Defendant’s reliance on Mason v. Whyte, 660 S.W.2d 383 (Mo.App.1983) is misplaced. In holding that a description in a collector’s deed described the land “with reasonable certainty,” the court specifically noted the land consisted of the entire lot specified by number. For this reason, the Mason court distinguished Moise v. Robinson, supra, in which the description “was only of a part of a lot in a quarter section. What part of it was could not be determined.” Mason at 387. This same fatal flaw afflicts the descriptions here: they do not permit a determination of which .80 acres within the 32.-44 acres of Lot 21 are purportedly described.

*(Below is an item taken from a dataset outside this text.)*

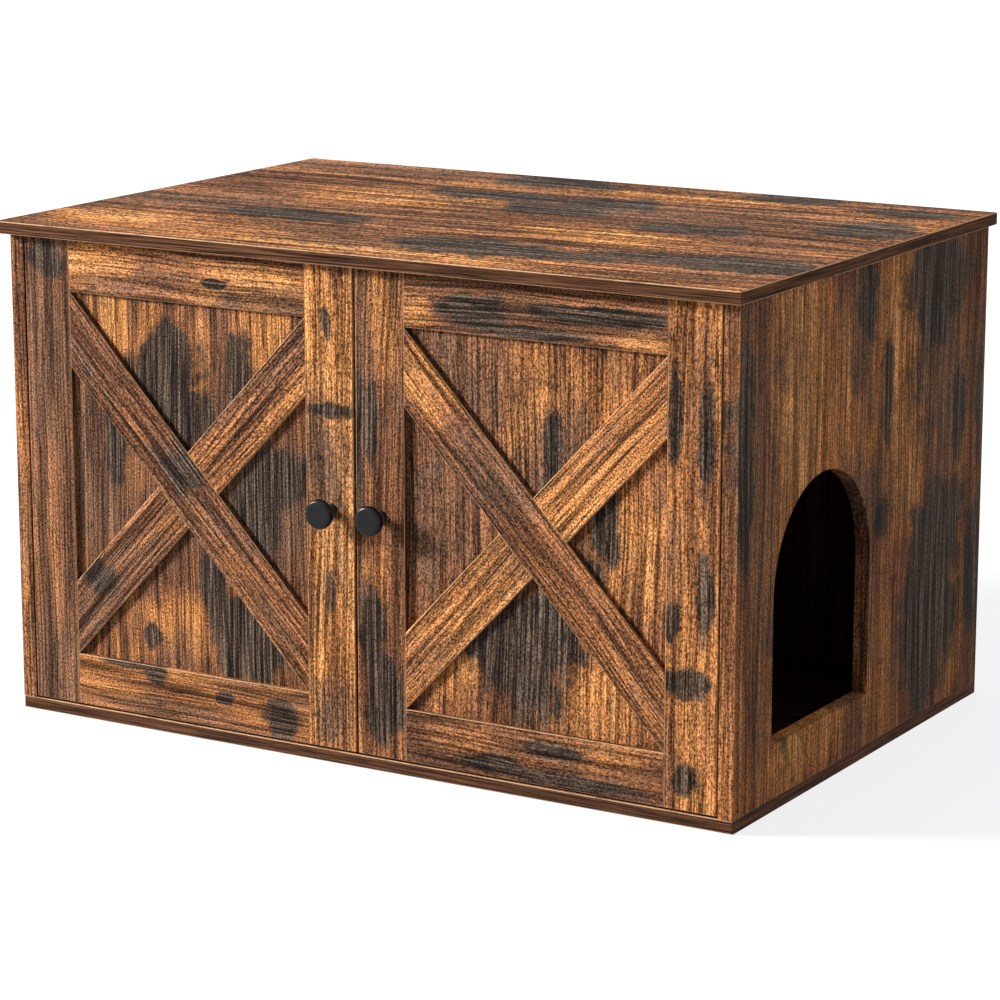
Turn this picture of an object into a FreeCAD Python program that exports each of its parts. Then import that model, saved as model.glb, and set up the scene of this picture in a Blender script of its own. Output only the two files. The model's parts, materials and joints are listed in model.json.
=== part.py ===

The trial court’s judgment is supported by substantial evidence, is not against the weight of the evidence, and correctly declares and applies the law. Accordingly, the judgment is affirmed.

HAMILTON, P.J., and STEPHAN, J., concur.

. The full description of this property as found in plaintiff’s general warranty deed is as follows:

Part of a larger tract of 3.47 acres in Lot Twenty-one (21) of U.S. Survey No. 2991, Township 43 North, Range 6 East, Jefferson County, Missouri, which larger tract was conveyed by Gary Robert Robinson and Mary Ann Robinson, his wife, by deed recorded in Book 313 at Page 453 of the Jefferson County Land Records: Beginning at an iron pipe, which is South 52. degrees 45 minutes West 441.75 feet from the most Northern corner of said larger tract, and running thence with the Northwest line of said larger tract, South 52 degrees 45 minutes West 323.45 feet to a point in the center of Tenbrook Road; thence with the center of Tenbrook Road, South 32 degrees 45 minutes East 100.31 feet; thence departing from the center line of Tenbrook Road and running North 52 degrees 45 minutes East 331.30 feet to an iron pipe; and thence North 37 degrees 15 minutes West 100.00 feet to the point of beginning, according to survey executed by Carl E. Myers, L.S. on August 13, 1975.